The idyll of these two children is shattered when Lokkhi’s father, a poverty-stricken farmer, decides to marry her off as a child bride. But he is unable to give part of the promised dowry (a bicycle and a clock), and the father-in-law threatens to send her back if the promise isn’t kept.  
The dilemma is solved when Lokkhi runs away while being carried to her new home. The filmmaker says this is based on a personal memory when his grandmother ran away from a child marriage situation.

At every point, the director emphasizes the poverty which defines the lives of his characters. But he does so elegantly, without sentimentality and without laying it on too thick – typical Ray approaches to storytelling. 
But he takes a radical turn halfway, unthinkable if we strictly follow the Ray idiom, by introducing a menacing element – the ordeal of Fathima when she finally consents to take Jamal to school, and the ensuing revelation that she is a former sex worker.  
Bijon pays homage to Ray, but his story is significantly different from that of Pather Panchali despite some striking similarities.   Durga and Apu, the two siblings of an impoverished priest, are raised at least by their struggling mother when her husband leaves the village looking for work. 


But the world of brother and sister is more innocent than that of Jamal and Lokkhi, although Durga steals from 
her neighbours.   
The black and white grain fields they play in, the mise-en-scène of that celebrated shot when the two siblings run towards a distant train, are strikingly similar to the vivid Yellow Orche landscapes that are playgrounds to Jamal 
and Lokkhi.   
But the latter’s world is far more troubled despite the surface beauty their eyes feast on. True, Durga’s end is tragic as she dies of a fever. But that fever is caused by rain. The ending, when her father returns home to take his wife and daughter away from the village, again resonates in the positive way Bijon’s movie ends.   
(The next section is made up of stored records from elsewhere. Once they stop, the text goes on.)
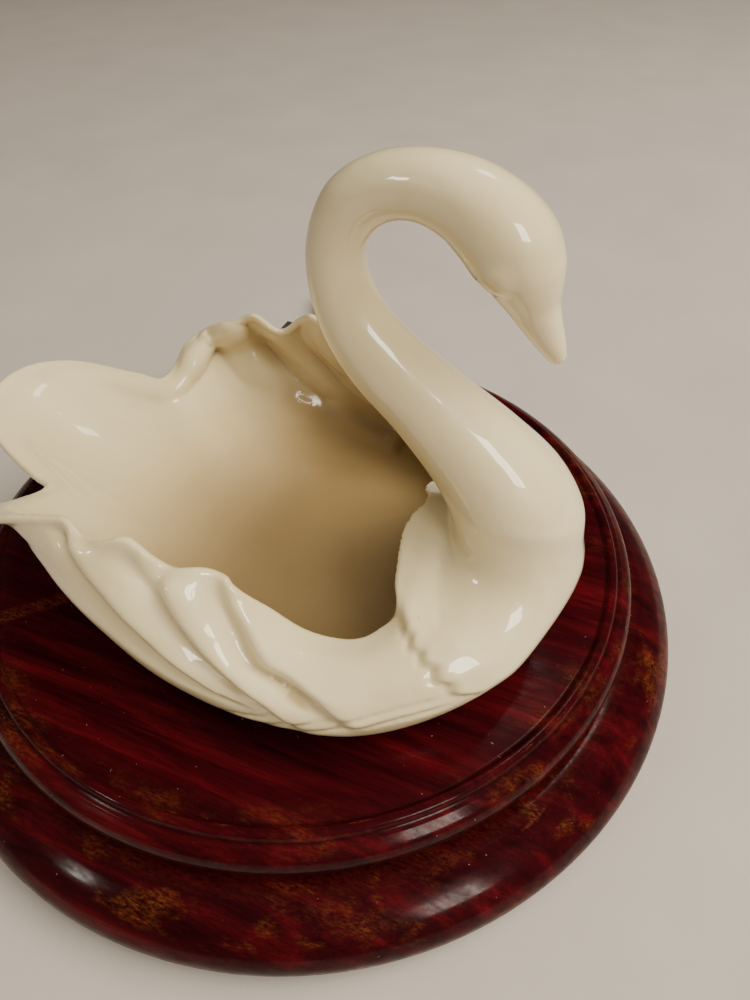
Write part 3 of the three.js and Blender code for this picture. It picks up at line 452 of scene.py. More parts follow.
def breast_lining(angle, share):
    """Back of the bib, where the wall is thick: a plain slope from rim to floor."""
    rim = rim_at(angle) - np.array([RIM_THICKNESS, RIM_THICKNESS / 2])
    floor = np.concatenate([floor_at(angle), np.full((len(angle), 1), BOWL_FLOOR + 2)], -1)
    slope = 0.5 * (rim + floor) + np.array([3.0, 0])
    near_floor = 0.25 * rim + 0.75 * floor + np.array([3.5, 0])
    return up_the_wall([floor, near_floor, slope, rim], share)


def wall_normals(grid):
    """Outward unit normals of rows going up and columns going round."""
    up = np.gradient(grid, axis=0)
    around = np.roll(grid, -1, axis=1) - np.roll(grid, 1, axis=1)
    normal = np.cross(around, up)
    return normal / np.linalg.norm(normal, axis=-1, keepdims=True)


def rolled_rim(outer, inner, rise, steps):
    """Half round from the top of the outer wall over to the inner wall."""
    half = (outer - inner) / 2
    reach = np.linalg.norm(half, axis=-1, keepdims=True)
    turns = np.linspace(0, math.pi, steps + 2)[1:-1, None, None]
    return (outer + inner) / 2 + half * np.cos(turns) + rise * reach * np.sin(turns)


def swan_rings(mid_y):
    degrees = np.arange(COLUMNS) * 360 / COLUMNS
    angle, turn = np.minimum(degrees, 360 - degrees), degrees * DEG
    share = np.tile(np.linspace(0, 1, 240)[:, None], COLUMNS)
    outer = round_the_body(outer_profile(degrees, share), turn, mid_y)
    up = outer[-1] - outer[-2]
    up /= np.linalg.norm(up, axis=-1, keepdims=True)

    lining_share = np.tile(np.linspace(0.24, 1, 180)[:, None], COLUMNS)
    lined = round_the_body(outer_profile(degrees, lining_share), turn, mid_y)
    depth = RIM_THICKNESS + (WALL_THICKNESS - RIM_THICKNESS) * smoothstep(1 - lining_share, 0, 0.3)
    lining = lined - wall_normals(lined) * depth[..., None]
    height = (lining_share - 0.24) / 0.76
    breast = round_the_body(breast_lining(angle, height), turn, mid_y)
    back = smoothstep(angle, 20, 46)[None, :, None]
    lining = lining * back + breast * (1 - back)

    foot, floor = foot_at(angle)[:, 0], floor_at(angle)[:, 0]

    def flat(radius, level):
        profile = np.stack([radius, np.full(COLUMNS, level)], -1)
        return round_the_body(profile, turn, mid_y)[None]

    return np.concatenate([
        flat(np.full(COLUMNS, 2.0), RECESS),
        flat(foot - FOOT_WIDTH, RECESS),
        flat(foot - FOOT_WIDTH + 0.6, SWAN_FOOT + 0.5),
        flat(foot - FOOT_WIDTH + 1.2, SWAN_FOOT),
        outer,
        rolled_rim(outer[-1], lining[-1], up, 7),
        lining[::-1],
        0.7 * lining[:1] + 0.3 * flat(floor, BOWL_FLOOR) - np.array([0, 0, 0.9]),
        0.35 * lining[:1] + 0.65 * flat(floor, BOWL_FLOOR) - np.array([0, 0, 0.7]),
        flat(floor, BOWL_FLOOR),
        flat(floor / 2, BOWL_FLOOR),
        flat(np.full(COLUMNS, 2.0), BOWL_FLOOR),
    ])


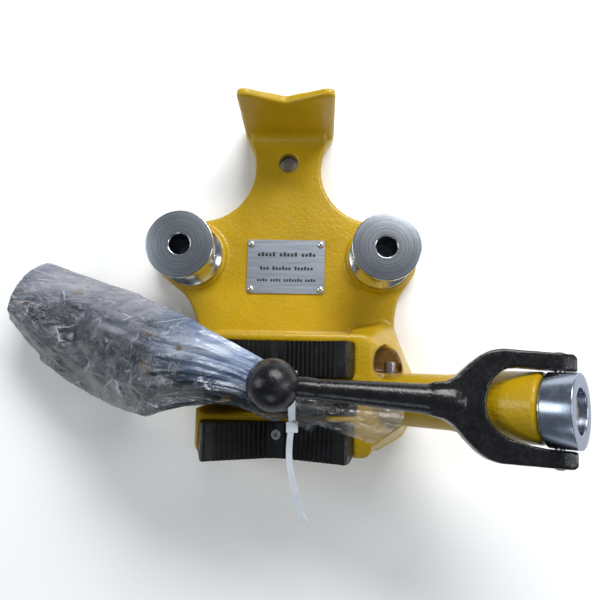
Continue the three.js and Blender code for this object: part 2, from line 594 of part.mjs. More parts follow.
function bagSolid() {
  const steps = 30;
  const rings = (wall) => [
    ...BAG.map((st, i) => bagRing(st, steps, wall, i)),
    skirtRing(0.35, steps, wall), skirtRing(0.7, steps, wall), skirtRing(1, steps, wall),
  ];
  const outer = rings(0);
  const inner = rings(FILM);
  const pos = [];
  const push = (p) => pos.push(p.x, p.y, p.z) / 3 - 1;
  const idOut = outer.map((r) => r.map(push));
  const idIn = inner.map((r) => r.map(push));
  const [ex, ey, ez] = BAG[0];
  const tipOut = push(V(ex - 4, ey + 1.5, ez - 2));
  const tipIn = push(V(ex - 2.6, ey + 1, ez - 2));
  const idx = [];
  const quad = (a, b, c, d) => idx.push(a, b, c, a, c, d);
  for (let k = 0; k < steps; k += 1) {
    const n = (k + 1) % steps;
    idx.push(tipOut, idOut[0][n], idOut[0][k]);
    idx.push(tipIn, idIn[0][k], idIn[0][n]);
    for (let i = 0; i + 1 < outer.length; i += 1) {
      quad(idOut[i][k], idOut[i][n], idOut[i + 1][n], idOut[i + 1][k]);
      quad(idIn[i][n], idIn[i][k], idIn[i + 1][k], idIn[i + 1][n]);
    }
    const e = outer.length - 1;
    quad(idOut[e][k], idOut[e][n], idIn[e][n], idIn[e][k]);
  }
  const g = new THREE.BufferGeometry();
  g.setAttribute("position", new THREE.Float32BufferAttribute(pos, 3));
  g.setIndex(idx);
  const body = solid(g);
  return body.volume() < 0 ? solid(flipped(g)) : body;
}

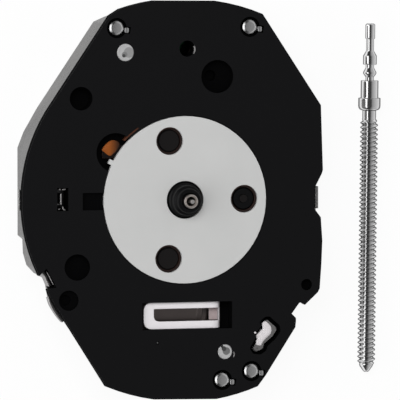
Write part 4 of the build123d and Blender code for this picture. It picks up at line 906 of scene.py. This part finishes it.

The human condition in the world he depicts may be harsher, but his characters, just like Ray’s, find a way out of seemingly impossible situations in the end.  
The screening was followed by an online discussion with Arfur Rahman, one of the movie’s co-producers, via the High Commissioner’s smartphone.   
It was enlightening as to how, in such a cash-strapped country, the new generation of filmmakers manages to make feature films. Many are expatriates working in Europe and the United States. The Kingdom of Clay film project was started with a budget of US$ 20,000.  
Bijon is the first Bangladeshi filmmaker to graduate in film production and directing from the University of California, Los Angeles.  
The movie did well outside Bangladesh, having its world premiere at 42nd Seattle International Film Festival and bagging the best film award at the 7th Chicago South Asian Film Festival.   
But what was the reaction in Bangladesh for this movie with what might easily be perceived as a controversial storyline, with the village Imam coming to the rescue of Fathima and Jamal when they risk public censure and being driven out of the village?  


According to Arfur Rahman, the movie was received very well in Bangladesh, with no conservative backlash. This is very significant to the filmmaker and his backers in view of the violent reaction to Bangladesh’s blogging community in 2012 when a number were attacked and killed by religious conservatives. Bijon too belonged there.   
But the Imam in this movie does not portray any criticism of Islam. He is a moderate, whose benign, smiling face and gentle manner contradicts the image of violent Islam that is prevalent in the non-Islamic world. But he is also willing to go against convention. He is essentially a loner who believes in justice for the struggling individual and is willing to give Fathima a fair hearing when an impromptu village inquisition is all bent on branding her as immoral.  


The filmmaker emphasizes the tolerant aspects of Bengali culture. The headmaster of the school where Jamal tries to enrol is Hindu, but it’s his Muslim clerk who makes trouble for Fathima and her son.   
In this portrait, Bijon draws upon a tradition whereby the best teachers in the newly formed nation were Hindus.  
The music was done by Bruce Driscoll, an American, who creates a richly textured score with hints of fusion that works harmoniously with the lush colour tones of the movie’s landscapes as filmed by cinematographers Ramshreyas Rao and Andrew Wesman.